This pandemic has brought out the instinct of humans to protect each other and provide for each other’s needs. Where there is a lack in a community, members fill the need. The scope of giving ranges from little girls and boys contributing through lemon stands, bakers’ sales, and breaking their piggy banks to adults leaving huge tips and setting up fund drives.

People have proven that giving does not hurt but actually feels good.

In Seattle, a local food bank has just received 1,300 loaves of bread from Community Loaves, a group of more than 500 home bakers. The fresh supply equips the food bank Hopelink, to fill the surge in demand for bread during the pandemic.

Photo Credit: Today

Community Loaves is led by college administrator and avid baker Katherine Kehrli.  She said the group has formulated its own recipe for honey oat loaf bread that has been shared with its members. The recipe produces 4 loaves of bread. Members are encouraged to retain one and donate the other three.  This way, volunteer bakers are thanked, at the same time giving them a chance to pay it forward.

Kehrli said, “(This project) has restored my faith in the collective good that we can actually do. And it restores my faith that we can be more self-determined even in the face of the pandemic.”

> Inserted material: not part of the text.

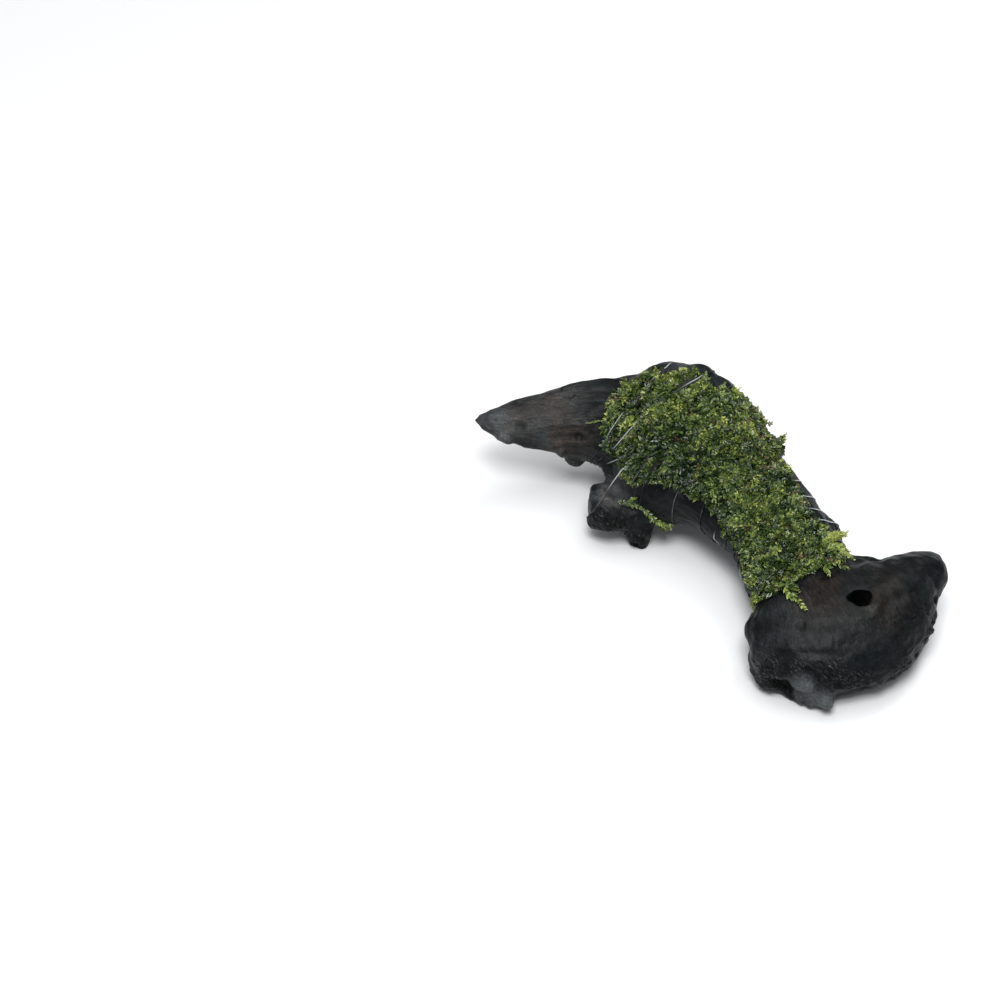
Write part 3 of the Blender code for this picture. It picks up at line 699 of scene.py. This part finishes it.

Matthew Campbell, the associate director of food programs at Hopelink, says the donation reminds him of his childhood and his grandma who used to make the best homemade bread. “That reminds me of this. You can see smiles through masks. You still can. You can see the eyes go up. (With) 600, 700 loaves of bread now, that’s 600, 700 smiles.”

Photo Credit: Today

The home baking not only gives members the opportunity to share but also an opportunity to bond with other family members.

As home baker Sarah Gannholm narrates, “I haven’t been able to see my dad for several months, so I got this idea that I would get my dad to buy a KitchenAid (mixer) and buy some bread pans.”

Her dad is not a baker but they get together on Zoom and do the baking.  They not only get to bond but give his dad a chance to give back to (the) community “in a way that he’s never done in his life.”

The Community Loaves group has already donated thousands of dinner rolls for Thanksgiving and nearly 4,000 pecan finger cookies for the winter holidays.

“We’re Breader Together” really sums it up beautifully for you, Community Loaves. Thank you!